Sturzo dopo la breve esperienza del PPI è costretto ad espatriare. La Chiesa cattolica vuole comporre la questione romana ed arrivare ad un accordo con lo Stato. Questo prete scomodo è visto come un ostacolo. Del resto anche nei confronti di Sturzo non mancano le ingiurie e le minacce della teppaglia fascista verso il “prete nefasto”. Il giornale L’Impero scrive: “Dopo Matteotti toccherà a Sturzo”. Del resto nel 1923 ad Argenta era stato assassinato dai fascisti a bastonate Don Giovanni Minzoni, colpevole di aver condannato l’assassinio del sindacalista socialista Natale Galba e di rifiutare ogni collaborazione col fascismo. Il 25 ottobre del 1924 Sturzo va in esilio a Londra. Come estremo gesto di protesta non chiede il passaporto alle autorità italiane, utilizza un passaporto vaticano.
Di lì scrive nel 1926 una commovente lettera agli amici restati in Italia: “coloro che cercano ancora dei punti di contatto sul terreno politico e parlamentare con il fascismo fanno opera vana e negano di fatto i principi di libertà su cui è nato e solo può vivere il popolarismo. Se ancora vi sono è bene che il partito li lasci cadere, foglie secche di un albero ancora verde, che passa il suo inverno per preparare i succhi vitali della sua primavera…Nessuno sciupio di forze, nessuna mossa discutibile, nessun gesto inutile: il raccoglimento, lo studio, la preparazione. Essere innanzitutto sé stessi. Cioè rigidi assertori di libertà, aperti negatori del regime fascista, vigili scolte di moralità pubblica…L’esempio dei giorni aspri del primo Risorgimento deve farci convinti che nessuna forza armata o potere di principi e dittatori valgono a contenere la diffusione delle idee e a impedire che si affermino quando esse sono mature”.

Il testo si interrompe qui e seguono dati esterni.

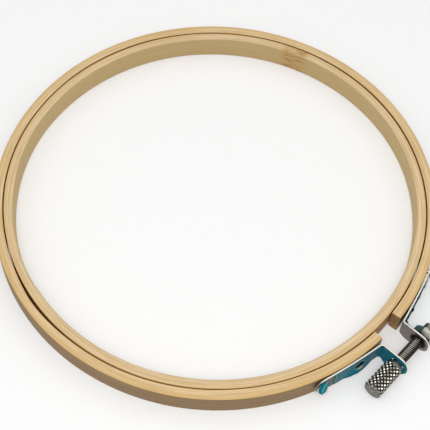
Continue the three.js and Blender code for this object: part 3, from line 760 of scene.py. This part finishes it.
def join_rings(shape, rings, closed=False):
    """Skins each ring of vertices to the next, and the last to the first where closed. A ring of one vertex
    is a point on the axis."""
    for lower, upper in zip(rings, rings[1:] + rings[:1] if closed else rings[1:]):
        count = max(len(lower), len(upper))
        for i in range(count):
            j = (i + 1) % count
            corners = [(upper, i), (lower, i), (lower, j), (upper, j)]
            shape.faces.new(list(dict.fromkeys(ring[place % len(ring)] for ring, place in corners)))


def rivet_mesh(name):
    """Turned round the Z axis from (radius, height) points that start and end on the axis."""
    profile = [(0, -RIVET_END_DEPTH), (RIVET_END_RADIUS, -RIVET_END_DEPTH),
               (RIVET_END_RADIUS, RIVET_END_THICKNESS - RIVET_END_DEPTH),
               (RIVET_SHANK_RADIUS, RIVET_END_THICKNESS - RIVET_END_DEPTH), (RIVET_SHANK_RADIUS, RIVET_CLEAR),
               (RIVET_HEAD_RADIUS, RIVET_CLEAR)]
    for step in range(1, DOME_STEPS):
        angle = math.pi / 2 * step / DOME_STEPS
        profile.append((RIVET_HEAD_RADIUS * math.cos(angle), RIVET_HEAD_HEIGHT * math.sin(angle)))
    profile.append((0, RIVET_HEAD_HEIGHT))
    turned = bmesh.new()
    turns = [2 * math.pi * i / RIVET_STEPS for i in range(RIVET_STEPS)]
    rings = []
    for radius, height in profile:
        used = turns if radius else turns[:1]
        rings.append([turned.verts.new((radius * math.cos(a), radius * math.sin(a), height)) for a in used])
    join_rings(turned, rings)
    return mesh_of(turned, name, RIVET_SHARP_EDGE)


def leg_frame(along, height, side):
    """Places what is drawn round the Z axis square to the leg, with its origin on the plate's outer face."""
    point, out = strip_place(leg_travel(along))
    place = point + out * PLATE
    onward = Vector((-out.y, out.x))
    columns = (Vector((side * onward.x, onward.y, 0)), Vector((0, 0, side)), Vector((side * out.x, out.y, 0)))
    turned = Matrix([[column[i] for column in columns] for i in range(3)]).to_4x4()
    origin = Vector((side * place.x, place.y, height)) * MM + RING_CENTRE
    return Matrix.Translation(origin) @ turned @ Matrix.Scale(MM, 4)


def plated_steel(name, bright, grime_and_shade):
    """Steel with thin bright nickel on it: it mirrors softly, with random dark blotches of oil, and painted
    shade carried by each vertex darkens it towards the dark colour in grooves and on faces the light misses.
    """
    made, tree = new_material(name)
    painted_shade = node(tree, "Attribute", attribute_name="painted_shade").outputs["Fac"]
    place_in = node(tree, "TexCoord").outputs["Object"]
    blotch = node(tree, "TexNoise", {"Vector": place_in, "Scale": 1 / (OIL_SPOT * MM), "Detail": 4.0,
                                     "Roughness": 0.65})
    dirt_and_shade = node(tree, "Math", {0: blotch, 1: 0.5, 2: -0.2}, operation="MULTIPLY_ADD")
    # Random oil blotches, plus the painted shade each vertex carries
    dirt_and_shade = node(tree, "Math", {0: dirt_and_shade, 1: painted_shade}, operation="ADD", use_clamp=True)
    colour = node(tree, "Mix", {0: dirt_and_shade, 6: linear(bright), 7: linear(grime_and_shade)}, data_type="RGBA")
    rough = node(tree, "MapRange", {"Value": dirt_and_shade, "To Min": 0.2, "To Max": 0.5})
    bump = node(tree, "Bump", {"Strength": 0.2, "Distance": 0.02 * MM, "Height": blotch})
    nickel = node(tree, "BsdfPrincipled", {"Base Color": colour, "Metallic": 1.0, "Roughness": rough,
                                           "Normal": bump})
    node(tree, "OutputMaterial", {"Surface": nickel})
    return made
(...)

Giacomo Matteotti poco prima del suo assassinio il 19 marzo del 1924 scrive una sconfortata lettera al vecchio leader Filippo Turati: “Il partito muore d’inazione. Le vostre delibere, la tattica di fare il morto deliberato dalla direzione finisce di uccidere un partito che fin dal suo nascere non aveva potuto farsi conoscere abbastanza per gli avvenimenti. Nessuno sa né chi siamo né cosa vogliamo. Erano tutti leoni del buon tempo andato, ora sono tutti presi dalla gotta. Quando si occupano di qualche cosa si occupano delle preferenze e nulla più”.
Sturzo e Matteotti sono stati tra i non molti che per tempo avevano capito la natura del movimento fascista e i pericoli che rappresentava per la democrazia. Quando anche altri lo capirono era ormai troppo tardi. Superata la crisi seguita all’assassinio di Matteotti, allontanato don Sturzo, nasce anche formalmente la dittatura, con l’approvazione tra il 1925 e il 1926 delle leggi fascistissime.
Due sconfitti, ma due sconfitti a cui la Storia ha dato ragione.